There is truth in the charge that the employment tribunal system is open to abuse. Serial litigants (although my experience teaches me there are probably fewer than half a dozen of these in the UK) make hopeless job applications, then lodge specious discrimination claims to extort a few thousand pounds from employers. But tribunal staff are generally wise to this (they keep seeing the same names crop up), and tribunals are often willing to make substantial cost orders against these individuals if the employer has the resolve to challenge the claim.

Likewise, some employees bring claims knowing them to be hopeless or untrue, hoping to inveigle a compromise payment out of their employer. What can be done? Probably very little, other than take it on the chin and recognise it as part of the cost of doing business, or fight the case and persuade the tribunal that the claim was misconceived (in which case, the tribunal can award costs).

But to argue this justifies the abolition of employment rights is petulant and unsophisticated. The workplace is where most of us spend most of our time, and where we invest much our self-image and self-esteem. Employers have the power to make decisions which impact fundamentally on employees’ lives, and employees are vulnerable to an employer’s unreasonable or improper use of this ability. Employment laws have arisen to strike a balance between the competing rights of the employee not to be treated unfairly, and the employer to be allowed to run its business in the way it thinks fit. Any system of laws requires an effective enforcement mechanism, which is where the employment tribunals system comes in.

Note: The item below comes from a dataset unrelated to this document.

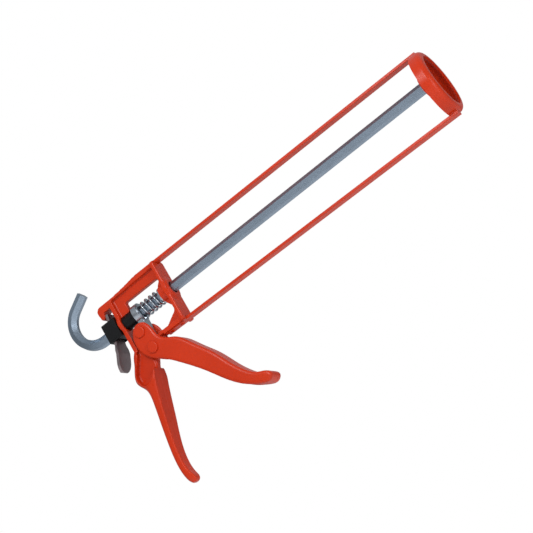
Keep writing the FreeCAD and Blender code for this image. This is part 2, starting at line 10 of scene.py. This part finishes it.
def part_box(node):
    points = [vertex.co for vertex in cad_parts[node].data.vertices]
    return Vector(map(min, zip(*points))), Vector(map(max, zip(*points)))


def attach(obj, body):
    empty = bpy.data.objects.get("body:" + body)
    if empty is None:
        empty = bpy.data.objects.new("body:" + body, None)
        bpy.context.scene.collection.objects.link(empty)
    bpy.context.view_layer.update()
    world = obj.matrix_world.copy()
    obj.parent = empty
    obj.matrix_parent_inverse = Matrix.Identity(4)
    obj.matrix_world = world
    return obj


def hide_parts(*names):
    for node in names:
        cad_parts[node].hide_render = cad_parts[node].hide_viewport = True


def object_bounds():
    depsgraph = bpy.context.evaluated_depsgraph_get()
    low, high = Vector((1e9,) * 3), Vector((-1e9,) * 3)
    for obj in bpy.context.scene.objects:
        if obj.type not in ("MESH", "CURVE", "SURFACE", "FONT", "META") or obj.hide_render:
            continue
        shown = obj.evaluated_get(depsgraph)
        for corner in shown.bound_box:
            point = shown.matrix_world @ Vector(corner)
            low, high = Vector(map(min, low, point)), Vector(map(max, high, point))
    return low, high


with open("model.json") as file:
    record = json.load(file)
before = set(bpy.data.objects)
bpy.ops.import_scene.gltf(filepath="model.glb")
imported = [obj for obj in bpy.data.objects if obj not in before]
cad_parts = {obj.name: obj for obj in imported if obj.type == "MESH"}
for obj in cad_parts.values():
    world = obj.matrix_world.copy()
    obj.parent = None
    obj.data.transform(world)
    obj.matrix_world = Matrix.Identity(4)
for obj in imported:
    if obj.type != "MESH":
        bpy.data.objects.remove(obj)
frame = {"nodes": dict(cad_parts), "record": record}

Some women cry rape, knowing the allegation to be untrue, but nobody would seriously suggest abolishing rape laws. Likewise, some employees bring specious claims, knowing them to be untrue. That is not, of itself, a reason to throw out employment rights for everybody.

Tribunals already have the power to strike out hopeless cases. In practice, this is rarely used as a ‘he said / she said’ dispute is not normally the type of dispute which a tribunal can say has no reasonable chance of success. It needs a tribunal hearing to decide who is telling the truth.

And most cases are not black or white. They turn on different people’s perception of events, or questions such as whether the employer gave an employee a fair chance to improve job performance before dismissing them. Even if an employee ultimately fails to succeed in such a claim, it is quite wrong to say they should not have the opportunity of bringing a claim.

One possibility for reform, floated by former Enterprise Tzar Lord Young, is to extend the period of time an employee must work before bringing an unfair dismissal claim from one year to two years. This would reduce the number of claims, but probably not by much, as it would not stop employees framing their claim as one of discrimination or whistleblowing – neither of which require the minimum service period to succeed.

Another possibility is introducing a fee for bringing a claim, to be returned if the claim succeeds. But this is deeply unattractive. The point at which someone loses their job, plunging them into prospective impecuniosity and the Byzantine social security system, is not the point to start demanding money. In addition, since most cases settle, the reality is that this fee would end up being reimbursed by the employer as part of the settlement – thus adding to the employer’s cost.

It can cost an employer upwards of £10,000 to pay lawyers to defend a claim. But the answer is simple: why pay lawyers? When a claim is only worth a few thousand pounds, it makes no sense at all to use a lawyer’s services. Sometimes important points of principle arise, or (unusually) case involves a significant sum of money, in which case it makes business sense to hire a lawyer. But tribunals are accustomed to owner-managed companies representing themselves, just as they are accustomed to employees representing themselves. Almost all tribunal judges nowadays are courteous, helpful and will explain the procedure and the law to you. They won’t present your case for you (or, indeed, for the employee), but they will help you present it yourself.

2 comments:

Steven Mather said...

Daniel

I have to agree with your thoughts. Helen Giles write an article erlier in this weeks Times and it's started from there.

As i blogged, the Mail seem to suggest that employment tribunals are a risk to the economy and enterprise! What tosh. The fact is, without employee protection laws, more people would be on the dole and without ETs more dodgy businesses would get rid of staff without a second thought.

Completely agree re fees; it just won't work.

I think cost shifting is important and as youve written before you can get costs in the tribunal sometimes!

The trouble with not having lawyers is businesses just mess things up. All too often I have been called just before a tribunal hearing where the company has royally messed up which could have been the opposite with legal advice.

Steven Mather

simonj said...

Absolutely agree - and it's nice to hear a barrister point out that most cases don't require a lawyer.

There are reforms that could be made to the tribunal system (and indeed to employment law) but they are reforms and not radical changes.